Last year, the project’s hospital-based workers saw more than 3000 patients and assisted them on 12,000 occasions in 50 distinct, documented ways. Over 3 years, the community-based health care workers responded to 5000 requests for help.
It is too early to report whether the project is reducing mortality rates, Allgood says. Their analysis shows, however, that their programs are radically improving some interim metrics. Today, 95% of African-American women in the project’s target communities return for a checkup after a suspicious mammogram, up from 66% before the project began.
Wanted: teamwork, statistics, and a passion for social justice
Cancer geneticist Rick Kittles, whose work at UIC identifies genetic and environmental factors that lead to cancer health disparities, says that statistical savvy is important in the work that Allgood is doing—but that social savvy is important, too. Whitman echoes that sentiment: “Too many young people coming into the field of epidemiology … do not know enough about the world and how it works,” he says. The work is highly interdisciplinary and depends on effective communication among scientists, staff, doctors, and patients—as well as with funders and policymakers.
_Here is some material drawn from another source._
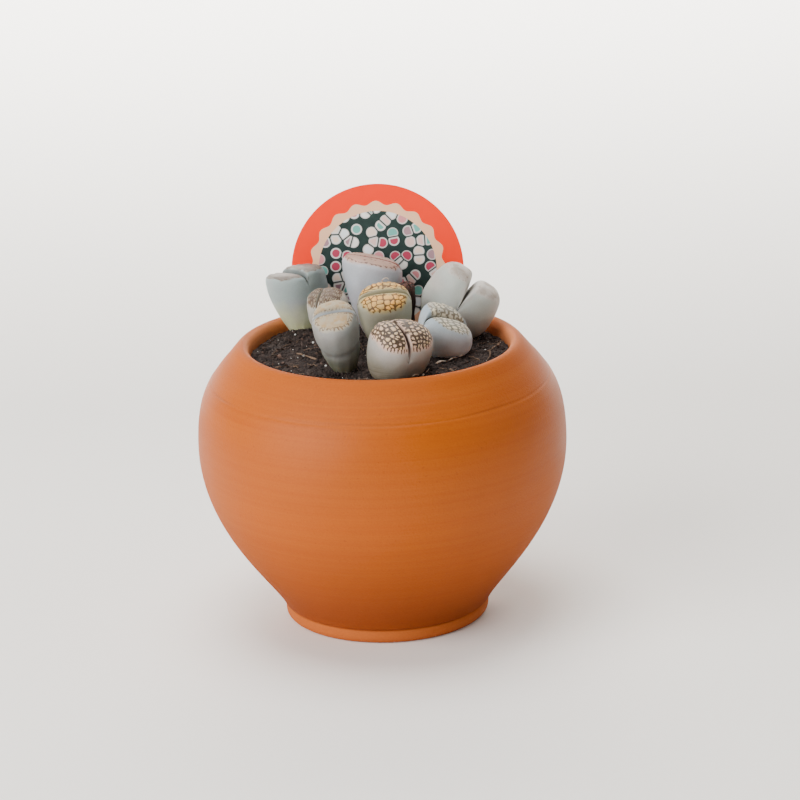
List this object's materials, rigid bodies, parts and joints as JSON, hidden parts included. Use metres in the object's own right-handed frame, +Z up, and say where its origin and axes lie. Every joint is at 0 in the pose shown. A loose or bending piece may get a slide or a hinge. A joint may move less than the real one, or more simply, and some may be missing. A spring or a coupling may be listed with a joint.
{
  "type": "potted lithops",
  "caption": "Clump of split-topped, stone-like succulents in a round terracotta pot of soil, with a round push-in plant label behind them.",
  "frame": {"origin": "centre of the pot's flat foot, on the surface that it stands on", "axes": "+Z up; -Y is the front, from which the picture is taken; +X to the right"},
  "size_m": [0.15, 0.15, 0.1686],
  "materials": {
    "terracotta": "matte unglazed fired clay with faint throwing rings",
    "soil": "dark moist potting soil with white perlite and brown fibres",
    "label_plastic": null,
    "skin_blue_grey": "matte waxy plant skin",
    "skin_cream": "matte wrinkled plant skin",
    "skin_green_grey": "matte waxy plant skin",
    "skin_lilac": "matte waxy plant skin",
    "skin_yellow": "matte plant skin with a brown network",
    "skin_spotted": "matte plant skin with cream spots on brown",
    "skin_chalky": "matte chalky plant skin",
    "dried_leaf": "dry papery leaf remains"
  },
  "bodies": {
    "root": {"pot": "terracotta", "soil": "soil", "plant_label": "label_plastic", "lithops_far_left": "skin_blue_grey", "lithops_small_wrinkled": "skin_cream", "lithops_tall": "skin_green_grey", "lithops_back": "skin_lilac", "lithops_centre": "skin_yellow", "lithops_front": "skin_spotted", "lithops_right": "skin_blue_grey", "lithops_far_right": "skin_chalky", "withered_head": "dried_leaf", "dried_sheath_right": "dried_leaf", "dried_sheath_front": "dried_leaf"}
  },
  "joints": []
}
Fundraising, in fact, is one of the job’s biggest challenges. “We work tirelessly to either keep the funding or find new avenues to fund [our] programs,” Allgood says. Allgood, Hunt, and the other epidemiologists write reports for and make presentations to stakeholders who can influence the health policies adopted by the city government.
To get involved in health disparities work, one must, of course, have the basic credential: at least a master’s degree in public health, Whitman says. One needs hands-on experience in gathering, curating, and analysing data; statistics is becoming ever more important as the field becomes more data-driven.
Alongside such training, those pursuing this career should have a passion for social justice and be ready to think critically about how society-level decisions impact individual health, says Jennifer Orsi, a data analyst at Walgreens in Deerfield, Illinois, who previously worked as an epidemiologist at SUHI. An affinity for teamwork is also essential.
The SUHI team is growing. Right now, SUHI is recruiting a community health educator. Since Allgood joined SUHI, the number of epidemiologists has doubled. Each is waging war against a different disease: asthma, diabetes, and HIV, along with more complex conditions such as chronic obstructive pulmonary disease and obesity. Many approaches are shared among projects. “We all work together to help each other,” Allgood says. “It is really nice to have that backup.”